Two Baroque-style synagogues, a summer and a winter one (1837), still stand in the Old Market Square. The restored winter synagogue is now occupied by a multicultural center. It offers concerts, conferences, and an exhibition dedicated to the Kedainiai Jewish community.

In the 19th century, the local Jews were known for growing cucumbers. The town still carries this tradition today. A plaque on the synagogue at Smilgos St. 13 dedicated to the celebrated 18th century Vilna Gaon who studied the Talmud in Kėdainiai is a reminder of this town‘s once flourishing Jewish community.

Modern Day Kedainiai

Evangelical Lutheran Church Kedainiai
Evangelical Lutheran Church Kedainiai

Billowing white on a small hill at the edge of the Old Town is Christopher Radziwill‘s founded Evangelical Lutheran Church (1629-1640).
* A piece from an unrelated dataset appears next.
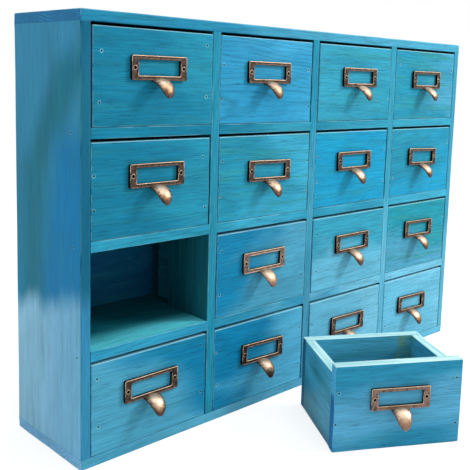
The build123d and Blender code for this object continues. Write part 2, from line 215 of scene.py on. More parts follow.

A monumental four-tier tower in the shape of a square appeared at the front of the building in 1714. Restoration of the sanctuary happened in 1845.

But with the decline of the parish fell into ruin during the first half of the 20th century. A plaque in memory of military engineer and professor at the Kedainiai gymnasium Adam Freytag, astrologer and personal physician to Janusz Radziwill, shows that he might be buried in the church.

All that remains of the Orthodox sanctuaries is the stone Christ Church of the Transfiguration, established in 1869 in a reconstructed building given to that congregation by Marian Czapski. The wooden Orthodox Church of St. Andrew, built by Janusz Radziwill in 1645 for his second wife, the Moldavian princess Maria Lupu, is now part of the ethnographic museum in Rumšiškės.

Janina Morkutė-Marks Museum

The painter Janina Morkutė-Marks has a private museum in a homestead on the former Juozapavas domain. You’ll find it on the Smilga River in the northern part of the Old Town. It shows her American pop and psychedelic paintings from the 1960’s and 1970s, and works by other artists. Writings by Juozas Paukštelis and other local authors are in a memorial museum (1988) in the writer’s former home.

Post-war partisans used the thick-walled tower of the former Zabiela family estate, at Labūnava, along the road to Babtai, 8 km southeast of the city, as their head-quarters.